* PROBLEM TO WORK ON: Take the records below from their first line to the line with "return RIDGE - FLARE * (y - HOOD_FRONT)", and restate those lines word for word.

* AVAILABLE RECORDS:
□ □ □ □
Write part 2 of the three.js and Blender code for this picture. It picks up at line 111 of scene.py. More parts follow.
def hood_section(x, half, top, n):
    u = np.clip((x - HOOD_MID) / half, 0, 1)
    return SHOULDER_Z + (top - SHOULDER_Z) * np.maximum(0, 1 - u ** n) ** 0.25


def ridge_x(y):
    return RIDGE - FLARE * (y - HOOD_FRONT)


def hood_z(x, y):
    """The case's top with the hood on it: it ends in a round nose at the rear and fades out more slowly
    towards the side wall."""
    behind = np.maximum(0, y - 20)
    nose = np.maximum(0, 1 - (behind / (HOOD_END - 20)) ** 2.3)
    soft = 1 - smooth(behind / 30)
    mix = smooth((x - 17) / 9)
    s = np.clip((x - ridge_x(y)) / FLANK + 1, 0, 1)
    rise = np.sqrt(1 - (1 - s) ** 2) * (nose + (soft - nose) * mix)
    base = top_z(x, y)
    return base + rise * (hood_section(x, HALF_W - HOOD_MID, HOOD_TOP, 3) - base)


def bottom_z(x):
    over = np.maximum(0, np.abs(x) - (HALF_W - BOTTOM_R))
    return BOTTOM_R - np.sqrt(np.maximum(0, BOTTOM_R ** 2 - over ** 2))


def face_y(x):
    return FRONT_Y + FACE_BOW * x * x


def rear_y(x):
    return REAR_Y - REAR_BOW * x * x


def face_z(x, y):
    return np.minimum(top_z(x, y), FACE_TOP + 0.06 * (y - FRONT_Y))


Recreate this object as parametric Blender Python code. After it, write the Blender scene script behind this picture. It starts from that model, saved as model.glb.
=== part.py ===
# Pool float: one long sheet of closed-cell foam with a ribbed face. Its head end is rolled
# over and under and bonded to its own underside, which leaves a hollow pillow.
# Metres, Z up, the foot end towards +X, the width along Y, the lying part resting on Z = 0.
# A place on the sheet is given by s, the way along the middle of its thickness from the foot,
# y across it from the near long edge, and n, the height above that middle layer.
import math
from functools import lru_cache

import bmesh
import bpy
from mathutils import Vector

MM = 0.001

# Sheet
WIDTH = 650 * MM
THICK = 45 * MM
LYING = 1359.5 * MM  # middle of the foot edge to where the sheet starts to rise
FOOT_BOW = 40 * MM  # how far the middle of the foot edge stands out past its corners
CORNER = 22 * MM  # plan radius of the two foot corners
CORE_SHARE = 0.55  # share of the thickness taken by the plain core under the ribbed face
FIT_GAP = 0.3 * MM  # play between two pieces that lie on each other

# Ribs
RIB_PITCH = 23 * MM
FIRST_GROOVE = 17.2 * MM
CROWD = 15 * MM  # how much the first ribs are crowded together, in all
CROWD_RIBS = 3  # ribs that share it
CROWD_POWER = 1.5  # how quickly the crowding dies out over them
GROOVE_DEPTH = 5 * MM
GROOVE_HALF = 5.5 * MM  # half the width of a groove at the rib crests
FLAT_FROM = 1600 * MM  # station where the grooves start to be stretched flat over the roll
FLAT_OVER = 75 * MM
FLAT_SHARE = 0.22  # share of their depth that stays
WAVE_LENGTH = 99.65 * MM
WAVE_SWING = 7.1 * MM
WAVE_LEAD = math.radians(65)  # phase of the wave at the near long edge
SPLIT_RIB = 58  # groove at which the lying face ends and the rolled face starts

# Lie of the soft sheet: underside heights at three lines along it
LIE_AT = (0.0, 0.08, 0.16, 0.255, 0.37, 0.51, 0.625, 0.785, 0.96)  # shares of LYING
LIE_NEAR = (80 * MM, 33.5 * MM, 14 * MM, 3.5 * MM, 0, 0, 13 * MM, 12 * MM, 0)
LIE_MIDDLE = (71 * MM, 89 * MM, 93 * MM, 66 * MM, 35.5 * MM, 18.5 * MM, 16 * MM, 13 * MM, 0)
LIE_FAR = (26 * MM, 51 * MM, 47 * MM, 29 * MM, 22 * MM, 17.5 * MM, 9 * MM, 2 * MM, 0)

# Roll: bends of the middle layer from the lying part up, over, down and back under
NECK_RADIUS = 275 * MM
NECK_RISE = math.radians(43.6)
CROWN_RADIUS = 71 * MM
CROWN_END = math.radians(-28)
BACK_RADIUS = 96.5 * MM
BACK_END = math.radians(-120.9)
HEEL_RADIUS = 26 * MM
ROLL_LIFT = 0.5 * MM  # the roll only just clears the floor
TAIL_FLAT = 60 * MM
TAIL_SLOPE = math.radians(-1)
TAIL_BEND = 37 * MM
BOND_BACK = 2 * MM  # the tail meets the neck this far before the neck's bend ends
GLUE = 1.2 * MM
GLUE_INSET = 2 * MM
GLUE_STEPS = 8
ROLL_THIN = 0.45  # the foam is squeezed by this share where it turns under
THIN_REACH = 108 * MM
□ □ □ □
* REPLY:
Write part 2 of the three.js and Blender code for this picture. It picks up at line 111 of scene.py. More parts follow.
def hood_section(x, half, top, n):
    u = np.clip((x - HOOD_MID) / half, 0, 1)
    return SHOULDER_Z + (top - SHOULDER_Z) * np.maximum(0, 1 - u ** n) ** 0.25


def ridge_x(y):
    return RIDGE - FLARE * (y - HOOD_FRONT)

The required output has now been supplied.